教授可惜道:“史书上关于这段战事的记载,只是简单带过,可夸张些说,就是磨刀十年、一招出鞘,世人为之所惊的大气磅礴啊!若说幕后是燕清和贾诩的主场,在战场上,就是吕布大展神威的舞台。他单枪匹马,在扬州城外搦战一阵,非但无人敢应,甚至都没坚持一个时辰,就大开城门,宣告投降了!”
众人哗然大笑:“知道,有个谜语就是——吕布下寿春,老虎巡山。”
教授满意地点了点头,刚要继续,就听到一些人还在不甘心地嘀嘀咕咕,不由瞪大眼睛,失笑道:“郭嘉?这么早能有郭嘉什么事?他可没一点都参与进来,连出仕都没出,这会儿正在燕清的宅邸里悠闲住着,称王称霸,唯一忙的……可能就是在看书之余,帮燕清的酒窖腾多点空位出来吧?”
众人再次大笑。
教授乐道:“既然说起郭嘉了,就提提关于他住在燕清家里时的一段轶事,也不知是真是假,正史上是没说,但安在他身上,也很合情合理了。说是他在喝光了燕清的美酒库存后,就让管家派人,以燕清名义,从吕布麾下的武将高顺、赵云、张辽等开始,挨个儿要过去,偏偏一直没人发现。最后还是连工资都被掏空了的赵云毫无办法,一状告到燕清面前,才东窗事发的。”
曹章无力地发现,在其他人善意地大笑声中,好像还有一些与众不同的兴奋尖笑。
教授:“言归正传。其实在这之前的吕布,还是个容易冲动坏事、目光浅短、甚至称得上唯利是图的将领,不过他最聪明的地方,就是在燕清破解美人连环计后,对他料事如神这点心服口服,哪怕对这谋主的意图并不明白,也还是乐意采取他的策略。”
“但众所周知的是,在燕清大放光芒,运筹帷幄,与其他几位谋士商量策略时,他只能作壁上观,是半点发表不了意见的。当然,他身为主公,并不是不能发表,而是他自己也清楚,在一窍不通的这会儿发表意见,会是自取其辱。”

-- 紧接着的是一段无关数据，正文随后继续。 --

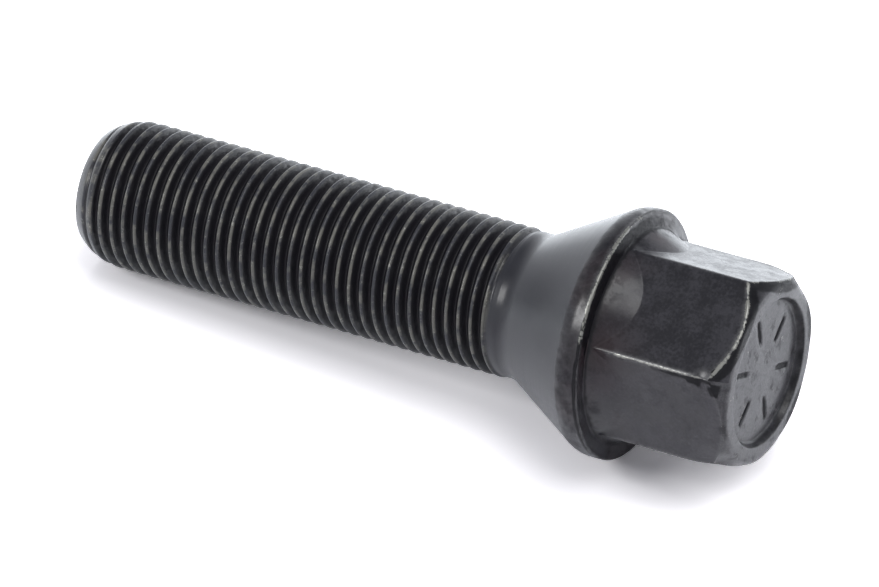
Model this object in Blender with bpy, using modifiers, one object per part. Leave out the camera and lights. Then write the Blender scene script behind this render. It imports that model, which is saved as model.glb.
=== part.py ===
"""Wheel bolt with a hexagon head, a collar, a conical seat and a fine metric thread.

The bolt is one piece of steel. Its head and collar are forged, its seat and neck are turned, and its
thread is rolled. It stands on its head: the flat rim of the head's end lies on z = 0, the axis is +Z
and the thread points up. Two of the hexagon's flats face +X and -X. Lengths are in metres and angles
in degrees.
"""

import math

import bmesh
import bpy
from mathutils import Vector

# Hexagon head
across_flats = 0.017
corner_bevel = 0.00012
head_height = 0.01335
end_face_inset = 0.00025
end_chamfer_angle = 45.0
end_edge_rounding = 0.0004

# Dish in the end of the head
rim_width = 0.00135
dish_depth = 0.0007
dish_wall_angle = 65.0
dish_rim_rounding = 0.0002
dish_floor_rounding = 0.0003

# Foot of the hexagon, which flares out to the collar
foot_angle = 24.5
foot_margin = 0.00012

# Collar and conical seat
collar_overhang = 0.0017
collar_band = 0.0016
collar_back_rounding = 0.00015
shoulder_rounding = 0.0026
seat_angle = 60.0

# Neck between the seat and the thread
neck_relief = 0.00015
neck_length = 0.0021
neck_fillet = 0.003

# Metric thread, right-handed, and how far round from +X its first full crest starts, in turns
thread_diameter = 0.0138
thread_pitch = 0.00125
thread_length = 0.0433
thread_run_out = 0.0014
thread_start = 0.66
flank_angle = 60.0

# Rounded lead at the thread's tip
lead_length = 0.0038
tip_inset = 0.0006

# Facets around the axis, and the bend above which an edge is shaded as a sharp one
head_facets = 60
thread_facets = 30
sharp_angle = 20.0

# How far one solid reaches past another where the two are joined or trimmed
overlap = 0.0004

# Sizes of the head and collar that follow from those above
corner_radius = across_flats / math.sqrt(3)
end_face_radius = across_flats / 2 - end_face_inset
dish_radius = end_face_radius - rim_width
dish_floor_radius = dish_radius - dish_depth / math.tan(math.radians(dish_wall_angle))
foot_radius = corner_radius + foot_margin
foot_slope = math.tan(math.radians(foot_angle))
foot_height = (foot_radius - across_flats / 2) / foot_slope
collar_radius = corner_radius + collar_overhang
collar_top = head_height + collar_band

# Sizes of the thread and its groove, whose depth is the metric standard's share of the pitch
thread_radius = thread_diameter / 2
crest_width = thread_pitch / 5
groove_depth = 0.6134 * thread_pitch
flank_run = groove_depth * math.tan(math.radians(flank_angle / 2))
root_radius = thread_radius - groove_depth
tip_radius = root_radius - tip_inset

# Heights along the shank
neck_radius = thread_radius - neck_relief
seat_length = (collar_radius - neck_radius) / math.tan(math.radians(seat_angle / 2))
neck_bottom = collar_top + seat_length
neck_top = neck_bottom + neck_length
tip_height = neck_top + thread_length

for leftover in list(bpy.data.objects):
    bpy.data.objects.remove(leftover, do_unlink=True)

bolt_collection = bpy.data.collections.new("Wheel bolt")
helper_collection = bpy.data.collections.new("Forms that shape the bolt")
bpy.context.scene.collection.children.link(bolt_collection)
bpy.context.scene.collection.children.link(helper_collection)


def rounded(corners):
    """The outline through (radius, z, rounding, steps) corners, with an arc where a rounding is given."""
    outline = []
    for i, (radius, z, rounding, steps) in enumerate(corners):
        corner = Vector((radius, z))
        if rounding == 0:
            outline.append(corner)
            continue
        back = Vector(corners[i - 1][:2]) - corner
        ahead = Vector(corners[i + 1][:2]) - corner
        half_angle = back.angle(ahead) / 2
        tangent = min(rounding / math.tan(half_angle), back.length * 0.45, ahead.length * 0.45)
        arc_radius = tangent * math.tan(half_angle)
        back.normalize()
        ahead.normalize()
        centre = corner + (back + ahead).normalized() * math.hypot(tangent, arc_radius)
        first_spoke = (corner + back * tangent - centre).normalized()
        last_spoke = (corner + ahead * tangent - centre).normalized()
        for step in range(steps + 1):
            outline.append(centre + first_spoke.slerp(last_spoke, step / steps) * arc_radius)
    return outline


def helper_object(name, mesh):
    """An object that only shapes the bolt, drawn as wire and left out of renders."""
    helper = bpy.data.objects.new(name, mesh)
    helper.hide_render = True
    helper.display_type = "WIRE"
    helper_collection.objects.link(helper)
    return helper


def outline_mesh(name, outline):
    """A mesh of edges through (radius, z) points in the XZ plane, given from top to bottom."""
    mesh = bpy.data.meshes.new(name)
    points = [(radius, 0, z) for radius, z in outline]
    mesh.from_pydata(points, [(i, i + 1) for i in range(len(points) - 1)], [])
    return mesh


def turned(name, outline, facets):
    """A solid turned about the Z axis from an outline that starts and ends on the axis."""
    form = helper_object(name, outline_mesh(name, outline))
    screw = form.modifiers.new("Turn", "SCREW")
    screw.axis = "Z"
    screw.angle = math.tau
    screw.steps = facets
    screw.render_steps = facets
    screw.use_merge_vertices = True
    screw.merge_threshold = 0.000001
    return form


def evaluated_mesh(shape):
    """The mesh that a shape's modifiers make."""
    graph = bpy.context.evaluated_depsgraph_get()
    return bpy.data.meshes.new_from_object(shape.evaluated_get(graph))


def combine(shape, operation, other, solver="EXACT"):
    """Joins a shape with another, or trims it by the other."""
    boolean = shape.modifiers.new(other.name, "BOOLEAN")
    boolean.operation = operation
    boolean.solver = solver
    boolean.object = other


def hexagon_bar():
    """The hexagonal bar that the head is forged to, from below the end face to inside the collar.

    Its first corner is on +Y, so two of its flats face +X and -X.
    """
    bottom = -overlap
    top = head_height + overlap
    bar = bmesh.new()
    bmesh.ops.create_cone(
        bar, cap_ends=True, segments=6, radius1=corner_radius, radius2=corner_radius, depth=top - bottom
    )
    bmesh.ops.translate(bar, verts=bar.verts, vec=(0, 0, (bottom + top) / 2))
    corners = [edge for edge in bar.edges if abs(edge.verts[0].co.z - edge.verts[1].co.z) > overlap]
    bmesh.ops.bevel(bar, geom=corners, offset=corner_bevel, segments=1, affect="EDGES")
    mesh = bpy.data.meshes.new("Hexagon bar")
    bar.to_mesh(mesh)
    bar.free()
    return mesh


def head_form():
    """What the bar is trimmed to: the chamfer round the end face, its flat rim and its dish."""
    outer_radius = corner_radius + overlap
    outer_height = (outer_radius - end_face_radius) / math.tan(math.radians(end_chamfer_angle))
    return turned("Head form", rounded([
        (0, head_height + 2 * overlap, 0, 0),
        (outer_radius, head_height + 2 * overlap, 0, 0),
        (outer_radius, outer_height, 0, 0),
        (end_face_radius, 0, end_edge_rounding, 2),
        (dish_radius, 0, dish_rim_rounding, 1),
        (dish_floor_radius, dish_depth, dish_floor_rounding, 2),
        (0, dish_depth, 0, 0),
    ]), head_facets)


def collar_and_seat():
    """The neck, the conical seat, the collar and the flared foot of the hexagon, as one turned form.

    Above the neck a short cone fills the thread's last groove, so that the groove fades out.
    """
    foot_bottom = head_height - foot_height - overlap
    return turned("Collar and seat", rounded([
        (0, neck_top + thread_run_out, 0, 0),
        (root_radius - overlap / 4, neck_top + thread_run_out, 0, 0),
        (neck_radius, neck_top, 0, 0),
        (neck_radius, neck_bottom, neck_fillet, 3),
        (collar_radius, collar_top, shoulder_rounding, 3),
        (collar_radius, head_height, collar_back_rounding, 1),
        (foot_radius, head_height, 0, 0),
        (across_flats / 2 - overlap * foot_slope, foot_bottom, 0, 0),
        (0, foot_bottom, 0, 0),
    ]), head_facets)


def thread_coil():
    """The full thread: one crest and groove carried up a helix, longer than the shank at both ends."""
    bottom = neck_top - overlap - thread_pitch * (1 + thread_start)
    turns = math.ceil((tip_height - bottom) / thread_pitch) + 1
    coil = helper_object("Thread coil", outline_mesh("Thread coil", [
        (thread_radius, bottom + thread_pitch),
        (root_radius, bottom + thread_pitch - flank_run),
        (root_radius, bottom + crest_width + flank_run),
        (thread_radius, bottom + crest_width),
        (thread_radius, bottom),
    ]))
    screw = coil.modifiers.new("Helix", "SCREW")
    screw.axis = "Z"
    screw.angle = math.tau
    screw.screw_offset = thread_pitch
    screw.iterations = turns
    screw.steps = thread_facets
    screw.render_steps = thread_facets

    body = bmesh.new()
    body.from_mesh(evaluated_mesh(coil))
    bmesh.ops.remove_doubles(body, verts=body.verts, dist=0.000001)
    middle = (bottom + tip_height) / 2
    open_edges = [edge for edge in body.edges if edge.is_boundary]
    for apex, is_lower in ((bottom, True), (bottom + (turns + 1) * thread_pitch, False)):
        loop = [edge for edge in open_edges if (edge.verts[0].co.z < middle) == is_lower]
        spokes = bmesh.ops.extrude_edge_only(body, edges=loop)["geom"]
        centre_points = [item for item in spokes if isinstance(item, bmesh.types.BMVert)]
        bmesh.ops.pointmerge(body, verts=centre_points, merge_co=(0, 0, apex))
    bmesh.ops.recalc_face_normals(body, faces=body.faces)
    coil.modifiers.clear()
    body.to_mesh(coil.data)
    body.free()
    return coil


def shank_form():
    """What the thread is trimmed to: its flat tip, its rounded lead, and crests that rise from the neck."""
    clear_radius = thread_radius + overlap / 4
    lead_drop = thread_radius - tip_radius
    lead_radius = (lead_length ** 2 + lead_drop ** 2) / (2 * lead_drop)
    outline = [(0, tip_height)]
    lead_steps = 5
    for step in range(lead_steps):
        along = lead_length * (1 - step / lead_steps)
        drop = lead_radius - math.sqrt(lead_radius ** 2 - along ** 2)
        outline.append((thread_radius - drop, tip_height - lead_length + along))
    outline += [
        (clear_radius, tip_height - lead_length),
        (clear_radius, neck_top + thread_run_out),
        (neck_radius - overlap / 2, neck_top - overlap),
        (0, neck_top - overlap),
    ]
    return turned("Shank form", outline, thread_facets)


def black_steel():
    """Steel with a black oxide finish."""
    steel = bpy.data.materials.new("Black steel")
    steel.use_nodes = True
    shader = steel.node_tree.nodes["Principled BSDF"]
    shader.inputs["Base Color"].default_value = (0.09, 0.09, 0.1, 1)
    shader.inputs["Metallic"].default_value = 1.0
    shader.inputs["Roughness"].default_value = 0.38
    return steel


def wheel_bolt():
    """The whole bolt: the trimmed bar, joined with the collar and seat and with the trimmed thread.

    The thread meets its lead and the neck in long shallow crossings, which only the manifold solver
    leaves closed.
    """
    bolt = bpy.data.objects.new("wheel_bolt", hexagon_bar())
    bolt_collection.objects.link(bolt)
    shank = thread_coil()
    combine(shank, "INTERSECT", shank_form(), "MANIFOLD")
    combine(bolt, "INTERSECT", head_form())
    combine(bolt, "UNION", collar_and_seat())
    combine(bolt, "UNION", shank, "MANIFOLD")
    bolt.data = evaluated_mesh(bolt)
    bolt.modifiers.clear()
    bolt.data.name = "wheel_bolt"
    bolt.data.shade_smooth()
    bolt.data.set_sharp_from_angle(angle=math.radians(sharp_angle))
    bolt.data.materials.clear()
    bolt.data.materials.append(black_steel())
    return bolt


wheel_bolt()
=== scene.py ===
"""Looks of the wheel bolt: its fine surface and black oxide finish, on a white floor in soft light.

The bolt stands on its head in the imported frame, with its axis on +Z and its thread upwards. The camera sees
it as if it lay on its collar and on the crests near its tip. All lengths are in metres and all angles in
degrees.
"""

import math

import bmesh
import bpy
import numpy as np
from mathutils import Matrix, Vector


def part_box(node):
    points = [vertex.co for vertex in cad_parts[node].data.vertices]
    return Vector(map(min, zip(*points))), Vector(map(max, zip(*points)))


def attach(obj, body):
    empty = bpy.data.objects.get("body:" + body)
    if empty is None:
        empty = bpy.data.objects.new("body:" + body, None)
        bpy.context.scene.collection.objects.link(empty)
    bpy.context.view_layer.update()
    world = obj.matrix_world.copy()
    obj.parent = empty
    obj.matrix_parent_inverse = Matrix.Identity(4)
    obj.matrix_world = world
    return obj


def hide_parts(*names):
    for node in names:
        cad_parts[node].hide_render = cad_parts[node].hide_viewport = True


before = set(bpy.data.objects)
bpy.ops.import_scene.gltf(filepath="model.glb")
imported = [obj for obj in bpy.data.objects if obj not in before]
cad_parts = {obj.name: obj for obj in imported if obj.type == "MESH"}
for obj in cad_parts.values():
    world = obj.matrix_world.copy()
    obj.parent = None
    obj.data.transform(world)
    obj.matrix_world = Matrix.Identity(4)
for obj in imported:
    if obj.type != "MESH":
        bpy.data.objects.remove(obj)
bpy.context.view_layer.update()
bolt_low, bolt_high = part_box("wheel_bolt")

# The camera looks at the head from beside and below. In the picture the bolt's axis runs from the head up to
# the left and away from the camera, and the bolt is turned so that one flat of its hexagon faces the camera.
picture_width = 879
lens_in_pixels = 7676.0
axis_slope = 15.8
axis_lean = 25.03
turn_about_axis = 17.38
head_end_seen = Vector((0.029156, -0.00704, -0.678171))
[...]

“好在燕清一直没放弃劝他博览群书,而他在意识到自己在这方面的无力后,也在性情和政治上都飞快地成熟了起来,按照燕清列出的书单挨个读下去,其中尤爱兵书,闲暇时,也爱看些民间话本。也是从这时开始,他身上有了翻天覆地的转变,尽管是在潜移默化,可越往后看,就会发现这话一点不假。”
教授笑说:“当武夫有了文化,在本事的增强上,可就不是一星半点了。”
见这教授性情随和,并不古板,还相当幽默后,学生们就一时间忘了还在后面坐着的一尊尊大佛,大胆地建议道:“教授先别说那些历史事件了,跟我们聊聊吕布燕清和郭嘉这些人呗?”

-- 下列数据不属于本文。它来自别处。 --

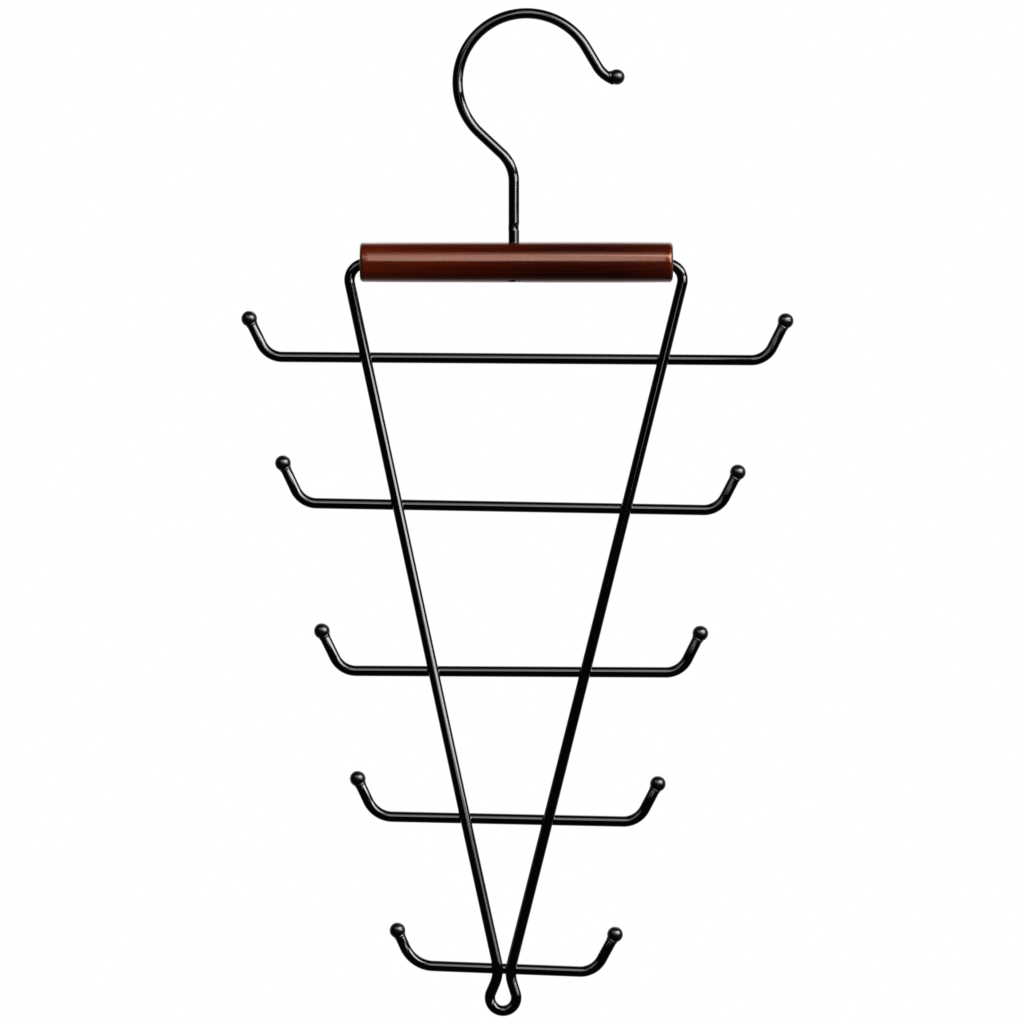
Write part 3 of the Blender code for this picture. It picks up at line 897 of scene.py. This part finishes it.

教授低头看了眼表,果然不负众望地爽快答应了:“可以。”
“那就先聊聊吕布吧,燕清排最后。”教授笑着无视了叫着“燕清”的大多数人:“其实吕布前期的性格毛病非常多,最为明显的一点,就是对自己的*表现得很诚实。爱酒,爱才,爱兵器宝马,爱美人,喜新厌旧,用人唯亲,偏听多疑,不过最糟糕的,还是贪得无厌。”

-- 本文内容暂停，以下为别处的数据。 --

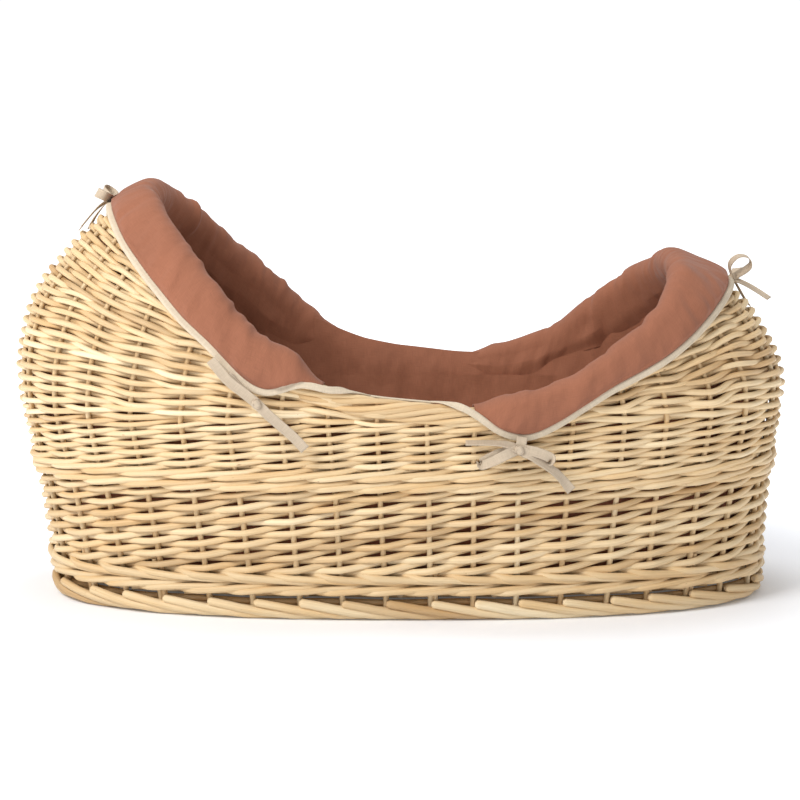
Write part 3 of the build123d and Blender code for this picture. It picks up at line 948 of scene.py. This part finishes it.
def padded_wall(name, node, share, low, high, closed=False, finished_top=True):
    """Padded lining between two heights along shares of the way round: folded inside, plain at the back."""
    up = np.linspace(0, 1, 46)
    z = low[:, None] + (high - low)[:, None] * up
    around = np.broadcast_to(share[:, None], z.shape)
    plump = np.ones(z.shape)
    if finished_top:
        below = (1 - up) * (high - low)[:, None]
        plump = 1 - (1 - np.clip(below / LINER_SHOULDER, 0, 1)) ** 2.4
    edge = LINER_BACK + LINER_EDGE
    inner = -(edge + (LINER_DEPTH - edge) * plump)
    inside, _ = POD.at(around, z, inner - liner_folds(around, z) * plump)
    outside, _ = POD.at(around, z, -LINER_BACK)
    grid = np.concatenate([inside, outside[:, ::-1]], axis=1)
    piece = grid_mesh(name, grid, MATERIALS["liner"], closed_u=closed, crease=LINER_CREASE)
    put(piece, "liner_cotton", node)


def between_cuffs(x):
    """1 where the rim is bare between the two cuffs, easing to 0 under each of them."""
    return smoothstep((x - HEAD_END + 0.05) / 0.03) * smoothstep((FOOT_END + 0.05 - x) / 0.03)


def hood_linings():
    """Linings of the two hoods, which meet in a seam on each long side."""
    count = 420
    share = np.arange(count) / count
    loop = mouth_curve(RIM, 640)
    round_it = share_of(loop)
    order = np.argsort(round_it)
    rim_height = np.interp(share, round_it[order], loop[order, 2], period=1.0)
    seam = float(share_of(np.array([[SEAM_X, half_width(SEAM_X, WALL_TOP), WALL_TOP]]))[0])
    for end, first, last, steps in (("head", seam, 1 - seam, 300), ("foot", -seam, seam, 220)):
        around = np.linspace(first, last, steps)
        top = np.interp(np.mod(around, 1), share, rim_height, period=1.0)
        places, _ = POD.at(around, top)
        bare = between_cuffs(places[:, 0])
        rise = np.where(places[:, 1] > 0, back_rise(places[:, 0]), FRONT_RISE) * bare + 0.001 * (1 - bare)
        rise = rise + 0.0012 * lattice_noise(around * 40, np.zeros(steps) + 3.3, 17) * bare
        padded_wall(f"{end}_hood_cotton", f"{end}_hood_lining", around, np.full(steps, WALL_TOP), top + rise)


def floor_pad():
    """Thin lined pad under the mattress, slightly uneven on top."""
    low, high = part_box("liner_floor")
    turn = np.linspace(0, 1, 240, endpoint=False)
    rings = np.linspace(1, 0.002, 34)[:, None]
    edge, _ = POD.at(turn, FLOOR_TOP, -LINER_BACK - 0.0005)
    centre = (low + high) / 2
    x = centre.x + (edge[:, 0] - centre.x) * rings
    top = np.stack([x, edge[:, 1] * rings, np.full(x.shape, high.z - 0.0008)], -1)
    top[..., 2] += 0.0007 * lattice_noise(x / 0.03, top[..., 1] / 0.03, 21) - 0.0010 * (rings > 0.99)
    bottom = top.copy()
    bottom[..., 2] = low.z
    piece = grid_mesh("liner_floor_cotton", np.concatenate([top[::-1], bottom]), MATERIALS["liner"])
    put(piece, "liner_cotton", "liner_floor")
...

“在从燕清之劝,开始读书后,他的城府就变得越来越深……不过我个人认为,他仍然对自己的喜好非常诚实,只是在后期掩藏得很好而已。”
这回发问的,却是一直没开过口,只安安静静听着的蔡校长:“这何以见得?”
教授毫不犹豫道:“吕布从头到尾都没有掩饰过的,也持续到生命尽头的,就是他对燕清的喜爱啊!”